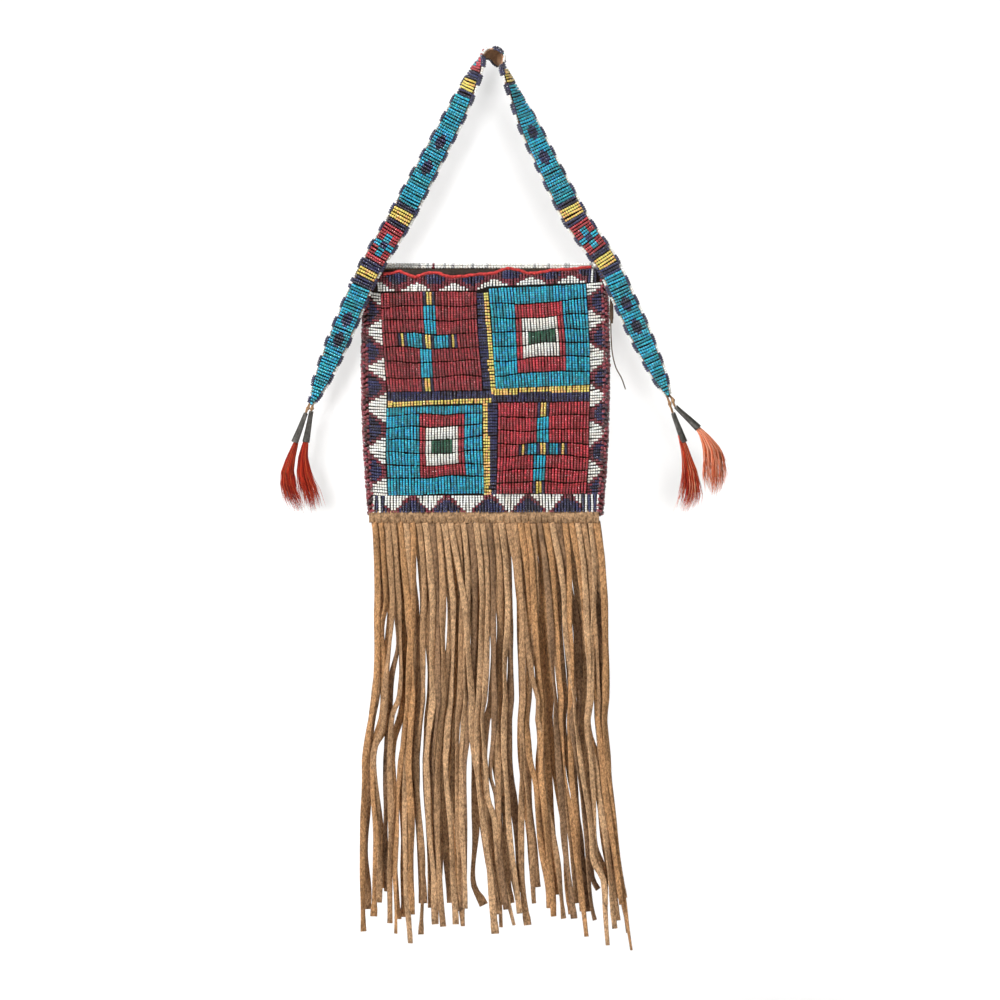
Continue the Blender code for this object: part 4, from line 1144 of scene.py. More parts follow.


# The front panel's outer face, under the bead lanes, is near-black hide: painted shade between the strings
make_panel("front_hide", FRONT, [HIDE_BROWN, HIDE_SOIL_AND_SHADE], "front_panel", "hide_brown")
make_panel("back_hide", BACK, [HIDE_PLAIN], "back_panel", "hide_tan")


# Beadwork on the front panel, sewn in lanes: places are pixels of the photograph

STRING_PX = 2.95
BEAD_PX = 2.33
BEAD_RADIUS = 0.00081
STRING_FILL = 0.93
LANE_ARCH = 0.00185
SKIM_ARCH = 0.0004
SEAM_CUT_PX = 0.62
# The corner and scale of the zoomed view that fields, bands and the piping were measured in
VIEW_CORNER = (350.0, 240.0)
VIEW_ZOOM = 5.6


def front_place(px, py, out):
    """The place over the front panel that a pixel shows."""
    depth = -POUCH_DROP - (ORIGIN_PX[1] - py) * PIXEL
    across = ((px - ORIGIN_PX[0]) * PIXEL + POUCH_SHIFT) / side_scale(depth)
    return pouch_place(across, depth, FRONT, out)


def skin_frame(px, py, out):
    """Centre, right, up and outward directions on the front skin at a pixel."""
    right = (front_place(px + 2.0, py, out) - front_place(px - 2.0, py, out)).normalized()
    up = (front_place(px, py - 2.0, out) - front_place(px, py + 2.0, out)).normalized()
    return front_place(px, py, out), right, up, right.cross(up)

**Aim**
Your task is to quote the lines above, beginning with the first and ending with the one that holds "return pouch_place(across, depth, FRONT, out)".

**Answer to this exercise**
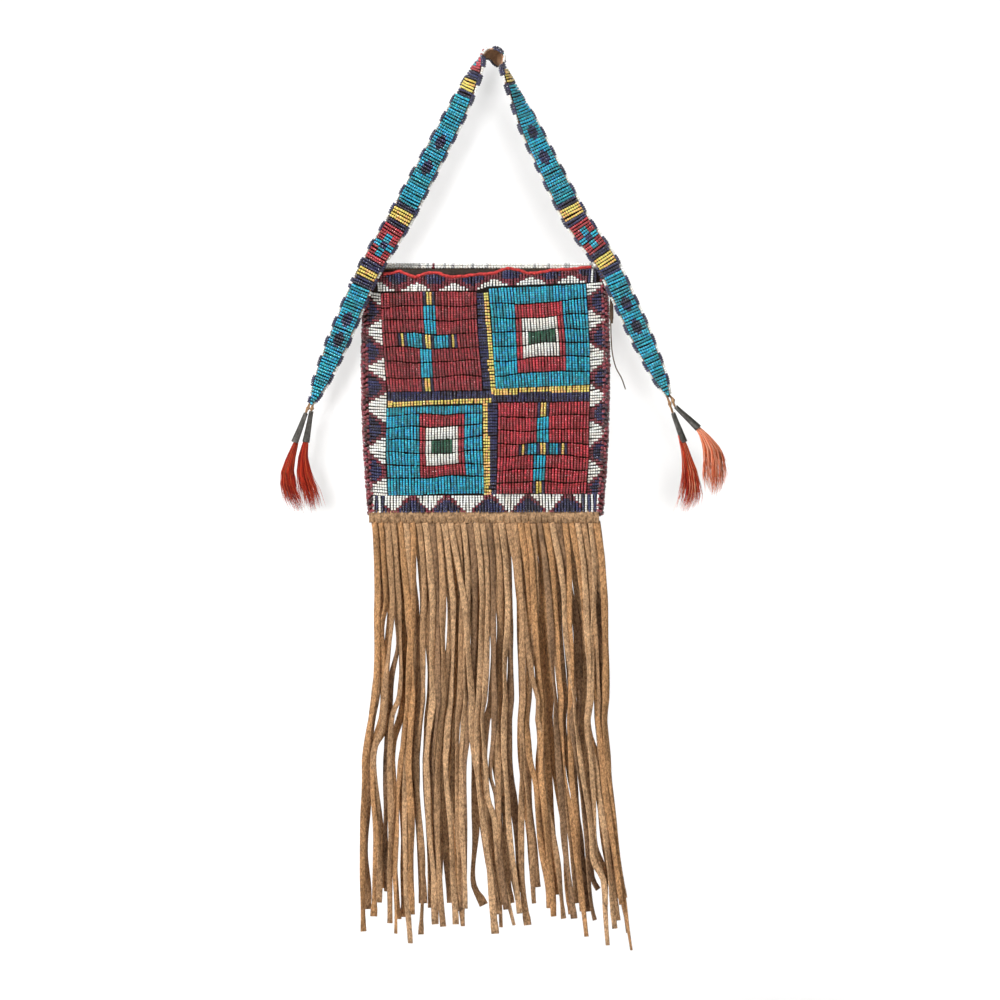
Continue the Blender code for this object: part 4, from line 1144 of scene.py. More parts follow.


# The front panel's outer face, under the bead lanes, is near-black hide: painted shade between the strings
make_panel("front_hide", FRONT, [HIDE_BROWN, HIDE_SOIL_AND_SHADE], "front_panel", "hide_brown")
make_panel("back_hide", BACK, [HIDE_PLAIN], "back_panel", "hide_tan")


# Beadwork on the front panel, sewn in lanes: places are pixels of the photograph

STRING_PX = 2.95
BEAD_PX = 2.33
BEAD_RADIUS = 0.00081
STRING_FILL = 0.93
LANE_ARCH = 0.00185
SKIM_ARCH = 0.0004
SEAM_CUT_PX = 0.62
# The corner and scale of the zoomed view that fields, bands and the piping were measured in
VIEW_CORNER = (350.0, 240.0)
VIEW_ZOOM = 5.6


def front_place(px, py, out):
    """The place over the front panel that a pixel shows."""
    depth = -POUCH_DROP - (ORIGIN_PX[1] - py) * PIXEL
    across = ((px - ORIGIN_PX[0]) * PIXEL + POUCH_SHIFT) / side_scale(depth)
    return pouch_place(across, depth, FRONT, out)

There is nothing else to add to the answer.